I have the horrible feeling that my hardy kiwis have been ruined by this dreadful summer. I hope not. I must get out and tidy up. These I do think of as unusual and surprisingly neglected. I am so pleased I picked these up at the RHS Hyde Hall spring plant fair. I also bought a Lonicera caerulea edulis but found I need a pollinator, and James Wong said he tasted one variety and didn’t rate it, being rather bitter. I’ll have to see what this one turns out like. I don’t absolutely need a pollinator, so I’ll perhaps wait until I’ve tasted a fruit before going out of my way to find a suitable mate.
Something which I don’t think that unusual is Alpine strawberries. I grow these on my scree bed which is where my lawn was, and they self seed obligingly (I think the ants have something to do with it.) I have wild English strawberries too, which send runners out everywhere and which I’m beginning to get a little tired of (I obviously need a wood). Their fruit is even smaller. The fruits in this photo were sharper than in the summer, but a tasty snack anyway.
Quince. Again, rather surprised this was included, though I suppose it’s not grown widely. This was the first tree I planted when we moved here, it took a while to fruit, and I’m a bit disappointed. It’s a Meeches Prolific, supposedly. I was desperate to have quinces because someone once gave me some and I loved the smell and made a gorgeous jelly. I should have checked the growth habit, which appears to be sprawling (I assumed it would be like an apple or a pear.) It’s in the way, it leans away from my neighbour’s extension, but worst of all, it’s not as fragrant as the ones I had all those years ago. Maybe it’s me, maybe it’s the variety. I know the soil round here is good for quinces because some other people grow them. If I had a big garden, the tree could grow as it pleases and would have made a good kids’ den. As it is, I’m wondering if it’s worth its space.
Sweet Cicely. I love this plant. Pretty as Queen Anne’s Lace, lovely ferny leaves which apparently act as a sweetener, though I’ve not tried them in cooking because I feared that the liquorice flavour might be intrusive in say, rhubarb. I like chewing on the green seed heads. It’s a decorative plant well worth growing for its looks alone and this is a second flush of growth.
Not edible, but included just because it’s looking rather good, a hardy bromeliad Fasicularia bicolour.

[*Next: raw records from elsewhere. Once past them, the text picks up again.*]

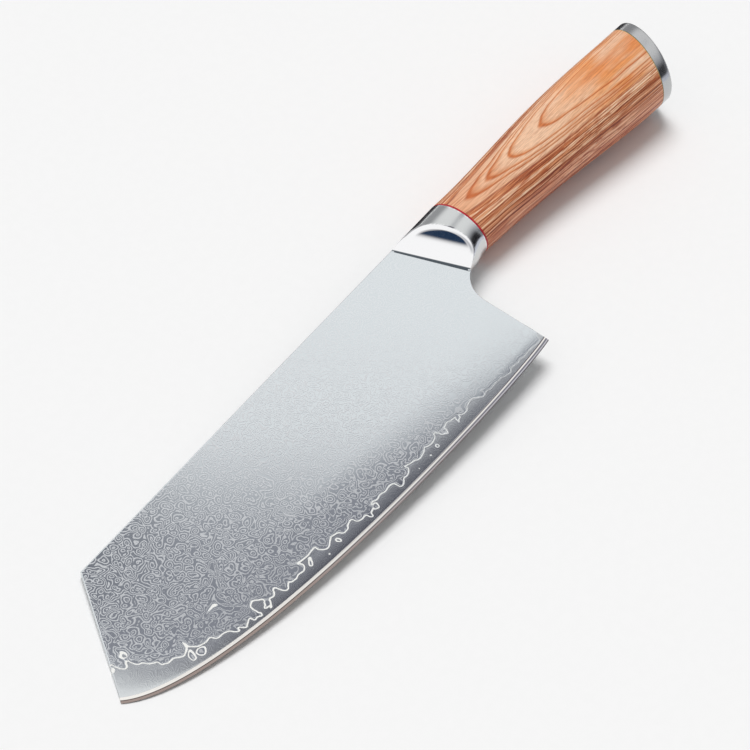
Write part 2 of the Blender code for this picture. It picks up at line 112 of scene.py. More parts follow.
def put(name: str, data: bpy.types.ID) -> Object:
    """Puts a mesh, lamp or camera into the scene.

    Args:
        name: The object's name.
        data: The mesh, lamp or camera.

    Returns:
        The object.
    """
    made = bpy.data.objects.new(name, data)
    bpy.context.scene.collection.objects.link(made)
    return made


def dress_solid(node: str, material: Material) -> None:
    """Gives its finish to a node that keeps its solid.

    Args:
        node: The node's name.
        material: Its finish.
    """
    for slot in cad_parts[node].material_slots:
        slot.material = material
    log.info("%s: dressed", node)


class Side(Enum):
    """The two sides of the blade."""

    LEFT = 1
    RIGHT = -1


class Nodes:
    """A node tree, which is added to node by node."""

    def __init__(self, tree: bpy.types.NodeTree) -> None:
        """Takes the tree to add to."""
        self.tree = tree

    def feed(self, socket: Socket, value: object) -> None:
        """Links a socket or sets it, and a text is a hex colour.

        Args:
            socket: The input to feed.
            value: A socket, a value or a hex colour.
        """
        if isinstance(value, Socket):
            self.tree.links.new(value, socket)
        else:
            socket.default_value = linear(value) if isinstance(value, str) else value

    def add(
        self,
        kind: str,
        inputs: dict[int | str, object] | tuple,
        out: int | str = 0,
        stops: Stops = (),
        **settings: object,
    ) -> Socket:
        """Adds one node with its settings and links.

        Args:
            kind: The node's type name without its "ShaderNode" start, and after a dot the
                operation of a node that has several.
            inputs: Values, hex colours or sockets for the node's inputs, in order or by name.
            out: The output to hand back, by index or name.
            stops: Places along a colour ramp, each with its hex colour.
            **settings: Other settings of the node.

        Returns:
            The chosen output.
        """
        kind, *operation = kind.split(".")
        node = self.tree.nodes.new("ShaderNode" + kind)
        settings |= {"operation": name for name in operation}
        for key, value in settings.items():
            setattr(node, key, value)
        for key, value in inputs.items() if isinstance(inputs, dict) else enumerate(inputs):
            self.feed(node.inputs[key], value)
        if stops:
            band = node.color_ramp.elements
            while len(band) < len(stops):
                band.new(1.0)
            for element, (place, shade) in zip(band, stops):
                element.position, element.color = place, linear(shade)
        return node.outputs[out]


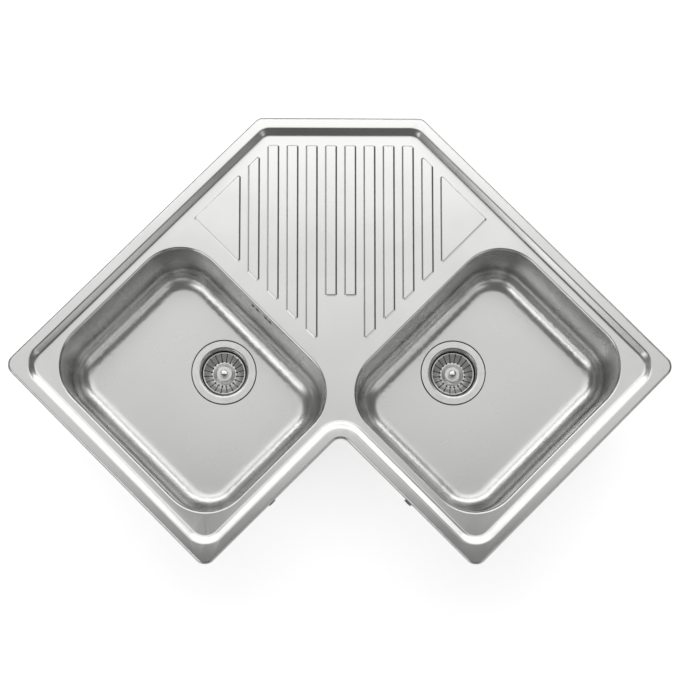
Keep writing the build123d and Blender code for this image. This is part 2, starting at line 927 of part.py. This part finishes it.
def head_block(width_inset, low, high):
    """A block with the overflow head's rounded plan, in the wall's own axes."""
    width = head_width - 2 * width_inset
    height = head_height - 2 * width_inset
    plan = RectangleRounded(width, height, head_round - width_inset)
    return extrude(Pos(0, 0, low) * plan, high - low)


def overflow_head():
    """The moulded box behind the slots, with its screw boss and its spigot."""
    foot = overflow_gasket
    inner_roof = head_roof - head_wall
    box = head_block(0, foot, head_roof)
    box = fillet(box.faces().sort_by(Axis.Z)[-1].edges(), head_wall)
    down = Pos(0, -head_height / 2, spigot_inset) * Rot(90, 0, 0)
    box += down * extrude(Circle(spigot_radius), spigot_length)
    box -= head_block(head_wall, foot, inner_roof)
    box += Pos(0, 0, foot) * extrude(Circle(head_boss_radius), inner_roof - foot)
    box -= down * extrude(Circle(spigot_bore), spigot_length + 2 * head_wall, both=True)
    screw_hole = extrude(Circle(overflow_screw_radius + thread_play), overflow_screw_length)
    return overflow_plane() * (box - screw_hole)


def overflow_ring():
    """The gasket between the overflow head and the bowl's wall."""
    seal = head_block(0, 0, overflow_gasket) - head_block(head_wall, 0, overflow_gasket)
    return overflow_plane() * seal


def overflow_screw():
    """The low-headed screw through the bowl's wall into the head's boss."""
    top = -sheet - overflow_screw_head
    shaft = polygon(
        [
            (0, top),
            (overflow_screw_radius, top),
            (overflow_screw_head_radius, top + overflow_screw_head / 2),
            (overflow_screw_head_radius, -sheet),
            (overflow_screw_radius, -sheet),
            (overflow_screw_radius, overflow_screw_length - sheet),
            (0, overflow_screw_length - sheet),
        ]
    )
    width = overflow_screw_radius / 2
    groove = Box(2 * overflow_screw_head_radius, width, overflow_screw_head)
    return overflow_plane() * (turned(shaft) - Pos(0, 0, top) * groove)


def spigot_plane():
    """On the spigot's end, facing down the hose."""
    return Plane(
        origin=spigot_end(), x_dir=(0, 1, 0), z_dir=overflow_plane().y_dir * -1
    )


def hose_path():
    """The hose's centre line: down the bowl's wall and round to the waste's inlet."""
    return FilletPolyline(
        spigot_end(),
        hose_corner(),
        inlet_plane(inlet_reach).origin,
        radius=hose_bend_radius,
    )


def hose_section(path, distance, radius):
    """A circle square to the path at a distance along it, its seam on one steady side."""
    spot = path.position_at(distance, PositionMode.LENGTH)
    ahead = path.tangent_at(distance, PositionMode.LENGTH)
    steady = spigot_plane().z_dir.cross(inlet_direction()).normalized()
    return Plane(origin=spot, x_dir=steady, z_dir=ahead) * Circle(radius)


def overflow_hose():
    """The ribbed hose with a plain cuff and a lip at each end."""
    path = hose_path()
    length = path.length
    count = math.floor((length - 2 * hose_cuff) / rib_spacing)
    spacing = (length - 2 * hose_cuff) / count
    sections = [hose_section(path, 0, hose_root_radius)]
    for index in range(count):
        start = hose_cuff + index * spacing
        for share, radius in rib_shape:
            sections.append(hose_section(path, start + share * spacing, radius))
    sections.append(hose_section(path, length, hose_root_radius))
    hose = loft(sections, ruled=True)
    for plane in (spigot_plane(), inlet_plane(inlet_reach)):
        hose += plane * extrude(Circle(hose_lip_radius), hose_lip)
    print("hose length", round(length, 1), "ribs", count, "bend", hose_bend_radius)
    return hose - sweep(hose_section(path, 0, spigot_bore), path)


def hose_nut():
    """The grooved nut over a spigot's end and the hose's lip."""
    outline = polygon(
        [
            (spigot_radius + thread_play, -hose_nut_grip),
            (hose_nut_radius, -hose_nut_grip),
            (hose_nut_radius, hose_lip + hose_nut_collar),
            (hose_root_radius + fit_play, hose_lip + hose_nut_collar),
            (hose_root_radius + fit_play, hose_lip),
            (spigot_radius + thread_play, hose_lip),
        ]
    )
    length = 4 * (hose_nut_grip + hose_nut_collar)
    groove = Cylinder(hose_nut_groove_radius, length)
    grooves = PolarLocations(hose_nut_radius + fit_play, hose_nut_grooves) * groove
    return turned(outline) - grooves


def overflow():
    return {
        "overflow_head": overflow_head(),
        "overflow_gasket": overflow_ring(),
        "overflow_screw": overflow_screw(),
        "overflow_hose": overflow_hose(),
        "hose_nut_upper": spigot_plane() * hose_nut(),
        "hose_nut_lower": inlet_plane(inlet_reach) * hose_nut(),
    }


# ---------------------------------------------------------------- all nodes
def build_all():
    """Writes every node as parts/NODE.step."""
    os.makedirs("parts", exist_ok=True)
    nodes = {"sink_deck": sink_deck()}
    for group in (bowls(), fixings(), wastes(), overflow()):
        nodes.update(group)
    for name, shape in nodes.items():
        export_step(shape, "parts/" + name + ".step")


build_all()
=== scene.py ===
import math

import bmesh
import bpy
from mathutils import Matrix, Vector

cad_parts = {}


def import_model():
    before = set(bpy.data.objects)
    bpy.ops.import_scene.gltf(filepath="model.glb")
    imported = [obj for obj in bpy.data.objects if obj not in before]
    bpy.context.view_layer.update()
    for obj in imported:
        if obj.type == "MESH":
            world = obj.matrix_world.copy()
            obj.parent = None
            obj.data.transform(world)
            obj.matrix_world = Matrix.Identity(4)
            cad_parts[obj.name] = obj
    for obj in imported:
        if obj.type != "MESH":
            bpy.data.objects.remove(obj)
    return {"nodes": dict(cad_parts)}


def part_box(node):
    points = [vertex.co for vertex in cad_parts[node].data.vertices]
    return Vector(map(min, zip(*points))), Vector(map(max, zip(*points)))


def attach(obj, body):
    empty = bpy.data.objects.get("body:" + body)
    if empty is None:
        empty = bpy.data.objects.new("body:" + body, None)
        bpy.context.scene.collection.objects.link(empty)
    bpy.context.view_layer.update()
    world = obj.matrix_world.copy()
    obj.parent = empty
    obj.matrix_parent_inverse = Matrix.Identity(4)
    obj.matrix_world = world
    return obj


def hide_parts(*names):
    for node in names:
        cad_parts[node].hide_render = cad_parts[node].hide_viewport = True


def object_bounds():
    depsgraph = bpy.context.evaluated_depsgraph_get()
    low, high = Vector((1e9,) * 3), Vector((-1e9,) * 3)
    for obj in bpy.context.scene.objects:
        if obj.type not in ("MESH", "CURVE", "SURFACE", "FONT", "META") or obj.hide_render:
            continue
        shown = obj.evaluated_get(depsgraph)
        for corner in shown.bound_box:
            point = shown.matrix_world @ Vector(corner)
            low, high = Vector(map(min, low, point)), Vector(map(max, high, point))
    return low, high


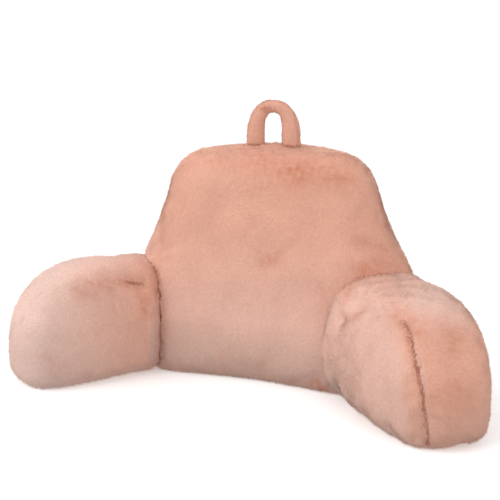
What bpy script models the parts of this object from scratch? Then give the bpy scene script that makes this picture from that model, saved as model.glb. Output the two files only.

On my wish list are New Zealand Jam, quinoa, and Peruvian Ground Apple, amongst other things to try. I have two big misgivings. One is that instinctive visceral suspicion I have with foods that I think of as inedible if not downright poisonous. This can take some effort to overcome. And the other is that with some unusual vegetables, I feel they’re often not eaten for a reason. I grow purple orach. (Once you have it and let it self-seed, you seem to have it forever. I hope.) I can’t say I was gastronomically impressed by this. I shall try these things in small quantities first and see if I really like them before making a real effort to grow them or give them precious garden space.